Ultimate guide to B2B SaaS content marketing: Tips, tricks and topics
Content marketing attracts, educates and converts customers. Learn more about our B2B SaaS content marketing tips, tricks and topics.
The world of search engine optimization (SEO) is constantly changing — just last year, Google made over 500 updates to their search algorithm. That means updates every single day, sometimes even twice a day — and that’s a lot to keep up with.
SEO is a foundation of content marketing that makes data-driven and analytical decisions. So it makes sense that it’s a pivotal piece of SaaS marketing, and plays a significant role in awareness and reach for your ideal customers. Search engine optimization best practices isn’t just important for gaining visibility and awareness within potential customers — it’s also helpful for your audience, searching for a solution to their problem.
Above all, using tactical SEO will help your customers solve their problems faster, easier and better because if you know what your ICP is searching for, you can guide them into your funnel.
By the end of this, you'll know everything about SEO content best practices and how to create an inbound presence that effectively attracts and communicates with your audience.
Search engine optimization (SEO) is a combination of unpaid search-engine-friendly practices that maximize your website’s content to rank higher than your SaaS competitors. If you find out what your target markets are searching for, add the keywords into your own content and guide them through the buyer’s journey.
Picking the right words will communicate your value proposition, align yourself with an industry or segment, and most importantly, instills trust in your audience because they know they’ve found the answer to their problem. Keep in mind that different keywords will align with different stages of the funnel, so your content should cover a wide range of searches to educate, inform and attract new customers.
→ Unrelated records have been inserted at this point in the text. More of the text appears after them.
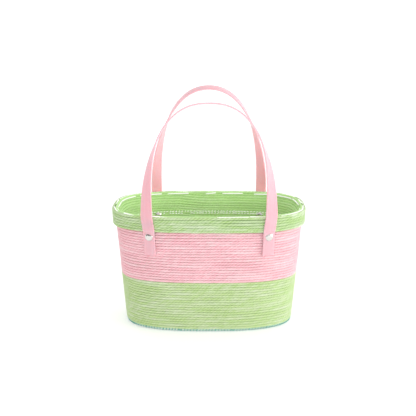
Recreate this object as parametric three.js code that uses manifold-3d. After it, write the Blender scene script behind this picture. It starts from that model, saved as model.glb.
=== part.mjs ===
// A small oval basket of coiled paper cord, with a turned-over cuff and two riveted strap handles.
// Millimetres, +Z up. The origin is the centre of the base, on the surface that the basket stands on.
// +X runs along the basket, and the front is towards -Y.
import * as THREE from "three";
import { mergeVertices } from "three/addons/utils/BufferGeometryUtils.js";
import Module from "manifold-3d";

// ---- driving dimensions ----
const cordSize = 3.5; // thickness of the twisted cord, and so of every wall
const gap = 0.3; // air left between pieces that touch

const baseHalfLength = 112.8;
const baseHalfDepth = 62.5;
const baseSquareness = 2.6; // 2 is an ellipse, and more is squarer
const cuffSeatHalfLength = 122.2; // the wall's outside, level with the cuff's lower edge
const cuffSeatHalfDepth = 76.3;
const rimSquareness = 3.08;
const rimHeight = 157.4;
const cuffHeight = 19.8;
const cuffFlare = 0.05; // how far the wall still leans out behind the cuff, per unit of height
const pinkFrom = 69; // height of the line between the green and the pink band
const pinkTuck = 3.4; // how far the pink band runs up behind the cuff
const liningDepth = 44;
const liningStep = 6; // height over which the lining moves out to meet the cuff
const outlineSteps = 64;
const rungCount = 10; // lines of the walls' mesh between the base and the cuff's lower edge
const bevel = 1.1; // corner taken off the edge of a wall of round cord
const edgeInset = 1.2; // how far the base's edge cord lies in from the wall that stands on it

const threadSize = 0.7;
const rimStitchBelowRim = 3.5;

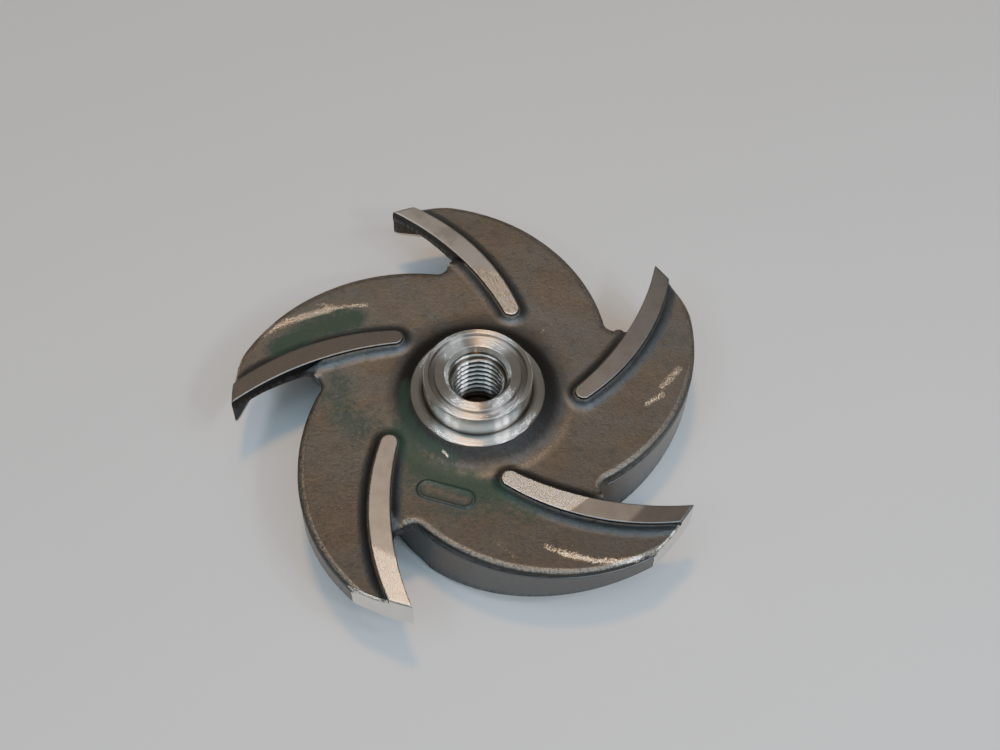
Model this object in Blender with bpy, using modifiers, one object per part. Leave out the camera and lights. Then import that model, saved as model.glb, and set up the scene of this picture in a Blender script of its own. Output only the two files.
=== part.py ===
"""Semi-open pump impeller, one casting: scalloped shroud, five vanes, five ribs and a threaded hub.

The frame stands on the flat end of the front nose: origin at its centre, +Z along the shaft
axis towards the hub. Plan dimensions are in millimetres here and become metres when meshed.
"""

import bmesh
import bpy
import numpy as np

MM = 0.001

PETALS = 5
PITCH = 2.0 * np.pi / PETALS
OUTER_R = 79.375

# heights above the nose's flat end
SHROUD_TOP = 25.5
RIB_TOP = SHROUD_TOP + 2.8
LEDGE_TOP = SHROUD_TOP + 3.3
HUB_TOP = SHROUD_TOP + 11.9

# shroud thickness at a radius: thin rim, then coned towards the eye
SHROUD_THICKNESS = ((70.0, 2.2), (52.0, 4.6), (30.0, 7.0))

# front faces of the vanes: flat at the eye, then swept up to the rim
EYE_FLAT_R = 47.0
RIM_FRONT = 16.3
RIM_STEEPNESS = 0.8

# petal edges in plan: circles traced for the first petal
CONVEX_CENTRE = (9.5, 23.3)
CONVEX_R = 62.8
CONCAVE_CENTRE = (-35.53, 72.74)
CONCAVE_R = 98.17
RIB_OUT_CENTRE = (-13.29, 60.13)
RIB_OUT_R = 79.73
RIB_SEAT = (34.35, -0.25)
RIB_INSET = 0.25
ROOT_POINT = (38.9, -34.0)
ROOT_ALONG = (0.20, -0.98)
ROOT_FILLET_CONVEX = 4.0
ROOT_FILLET_RIB = 2.6

# rough places near which two circles are taken to cross
CONVEX_TIP_NEAR = (70.0, 42.0)
CONCAVE_TIP_NEAR = (61.0, 56.0)
RIB_TIP_NEAR = (66.0, 51.0)
ROOT_RIB_NEAR = (42.0, -38.0)
ROOT_CONVEX_NEAR = (43.0, -34.0)
PAST_RIM_R = 84.0

# working vanes
VANE_INSET = 0.45
VANE_RIM_THICK = 4.0
VANE_SWELL = 1.2
VANE_EYE_THICK = 3.6
VANE_EYE_R = 27.0
VANE_SPIRAL = 0.40
VANE_JOIN_ANGLE = np.radians(-39.0)

# cast front nose
NOSE_R = 13.6
NOSE_FLARE_R = 35.0
NOSE_FLARE_HIGH = 8.0
NOSE_TIP = ((12.8, 7.0), (11.6, 3.2), (9.4, 0.9), (7.2, -0.6))

# turned hub
HUB_R = 17.6
LEDGE_R = 21.8
LEDGE_CHAMFER = 0.5
FOOT_FILLET = 3.0
HUB_CHAMFER = 0.4
GROOVE_IN_R = 13.85
GROOVE_OUT_R = 15.95
GROOVE_DEEP = 1.7

# blind bore
CHAMFER_R = 10.8
CHAMFER_DEEP = 1.6
COUNTER_R = 9.6
COUNTER_DEEP = 4.0
LEAD_IN = 0.8
THREAD_MINOR_R = 8.15
BORE_DEEP = 27.0
DRILL_POINT = 2.5

ROUND_STEPS = 80
SUNK = 1.2


def clear_scene():
    """Empties the file."""
    for thing in list(bpy.data.objects):
        bpy.data.objects.remove(thing, do_unlink=True)


def new_collection(name):
    """Makes a collection linked to the scene."""
    group = bpy.data.collections.new(name)
    bpy.context.scene.collection.children.link(group)
    return group


def unit(angle):
    """Unit vector in plan."""
    return np.array([np.cos(angle), np.sin(angle)])


def arc(centre, radius, start, end, count):
    """Points of a circle from one angle to another, both ends included."""
    turn = np.linspace(start, end, count)
    return np.column_stack([centre[0] + radius * np.cos(turn), centre[1] + radius * np.sin(turn)])


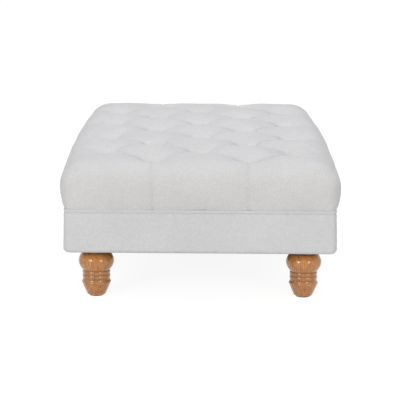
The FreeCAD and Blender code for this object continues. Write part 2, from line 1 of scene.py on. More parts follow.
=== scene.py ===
"""Looks of a deep-buttoned footstool: looped cream cloth, a piped seam and turned honey-wood legs.

Metres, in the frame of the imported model: +Z is up, +Y runs along the length, and the front end faces -Y.
"""

from __future__ import annotations

import logging
import math
from collections.abc import Sequence
from dataclasses import dataclass, field, replace
from enum import Enum
from functools import cache
from typing import Any

import bpy
import numpy as np
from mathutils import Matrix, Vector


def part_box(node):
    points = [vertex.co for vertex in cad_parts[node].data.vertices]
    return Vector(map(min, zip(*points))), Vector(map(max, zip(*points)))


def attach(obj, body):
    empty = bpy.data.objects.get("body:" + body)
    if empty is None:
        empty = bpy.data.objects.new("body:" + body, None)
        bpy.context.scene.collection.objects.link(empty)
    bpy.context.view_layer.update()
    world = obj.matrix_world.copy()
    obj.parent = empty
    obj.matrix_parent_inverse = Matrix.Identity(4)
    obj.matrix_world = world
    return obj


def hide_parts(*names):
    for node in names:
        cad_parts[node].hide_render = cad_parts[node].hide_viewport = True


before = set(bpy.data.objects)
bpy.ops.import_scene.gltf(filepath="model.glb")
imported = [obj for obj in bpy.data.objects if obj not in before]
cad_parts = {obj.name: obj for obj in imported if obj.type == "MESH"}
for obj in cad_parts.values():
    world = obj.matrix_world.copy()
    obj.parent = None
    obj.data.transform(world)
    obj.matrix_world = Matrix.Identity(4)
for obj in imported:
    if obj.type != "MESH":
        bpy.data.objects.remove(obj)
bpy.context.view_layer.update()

Array = np.ndarray
Colour = tuple[float, float, float]
Place = tuple[float, float, float]
Socket = bpy.types.NodeSocket

LOG = logging.getLogger("footstool")
QUARTER = math.pi / 2
NOISE_LATTICE = 257
SHARPEST_CORNER = 0.0005
TINY = 1e-9
LEAST_NORMAL = 1e-12


class Run(Enum):
    """Which way a length of timber runs, as the turn that its grain takes."""

    ALONG_WIDTH = (0.0, 0.0, 0.0)
    ALONG_LENGTH = (0.0, 0.0, math.pi / 2)
    UPRIGHT = (0.0, math.pi / 2, 0.0)


def smoothstep(share: Array) -> Array:
    """Ease a share from 0 to 1: 3 t^2 - 2 t^3, held at both ends.

    Args:
        share: The shares.

    Returns:
        The eased shares.
    """
    held = np.clip(share, 0.0, 1.0)
    return held * held * (3.0 - 2.0 * held)


def soft_noise(x: Array, y: Array, wavelength: float, seed: int) -> Array:
    """Smooth noise from -1 to 1: random lattice values, blended by a smoothstep in each direction.

    Args:
        x: First coordinate of each point.
        y: Second coordinate of each point.
        wavelength: Distance between lattice points.
        seed: Seed of the lattice values.

    Returns:
        One value for each point.
    """
    lattice = np.random.default_rng(seed).uniform(-1.0, 1.0, (NOISE_LATTICE, NOISE_LATTICE))
    grid_x, grid_y = x / wavelength, y / wavelength
    cell_x, cell_y = np.floor(grid_x).astype(int), np.floor(grid_y).astype(int)
    blend_x, blend_y = smoothstep(grid_x - cell_x), smoothstep(grid_y - cell_y)

    def corner(step_x: int, step_y: int) -> Array:
        """Lattice value at one corner of each point's cell."""
        return lattice[(cell_x + step_x) % NOISE_LATTICE, (cell_y + step_y) % NOISE_LATTICE]

    near = corner(0, 0) * (1.0 - blend_x) + corner(1, 0) * blend_x
    far = corner(0, 1) * (1.0 - blend_x) + corner(1, 1) * blend_x
    return near * (1.0 - blend_y) + far * blend_y


@dataclass(frozen=True)
class Ripple:
    """Uneven relief: its height, the distance between its waves and the seed of its random draw."""

    height: float
    wavelength: float
    seed: int

    def at(self, x: Array, y: Array) -> Array:
        """The relief at each point: its height times smooth noise."""
        return self.height * soft_noise(x, y, self.wavelength, self.seed)


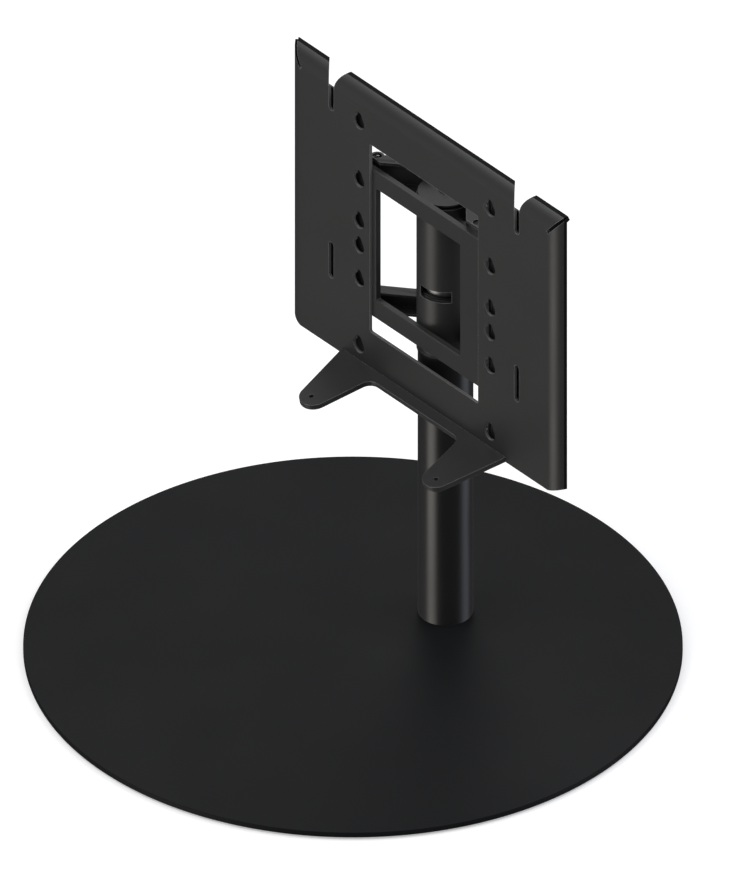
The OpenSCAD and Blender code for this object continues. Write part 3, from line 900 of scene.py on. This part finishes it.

Implementing SEO best practices for SaaS startups and companies reduce the friction and churn from the buyer’s journey, and delivers a clear and consistent brand promise — something increasingly hard with the unlimited and fragmented media channels, partners and message streams that consumers interact with every single day.
The keywords your ideal customer profile (ICP) use in Google are your guide to creating solid, long-lasting content that will eventually compose your blogging strategy, site voice, and brand.
Whether you’re a 10-year-old software provider or a SaaS startup entering into an undeveloped market, this 4-step process will identify the keywords, concepts and ideas your ICP is searching for and how they think about the solution you provide. When you identify these keywords, the next step is to focus on and how to integrate them into your content for the results you want.
Keyword research is all about figuring out the phrases, words and ideas your ideal customer profile enters into Google when they’re looking for a solution to their problem (your product or service offering). Depending on the stage of the funnel the searcher is in, the keywords they’re using will vary. So, when you’re picking your focus keywords, make sure you have a range of searches that someone in the awareness, interest, desire and action stages would enter into Google.
For example, if someone is trying to figure out how to get around data entry at work, their search might be “automate data entry” or “automation software data entry.” If they’re in the consideration stage, their search might contain keywords “reviews for data integration software,” and a decision search might be “[your software name] software.”
There are a variety of keyword tools to identify these funnel-stage-keywords, and they range from very user-friendly to less user-friendly. If you’re just starting out, you might want to watch some different tutorials and look around to find the most user-friendly platform out there.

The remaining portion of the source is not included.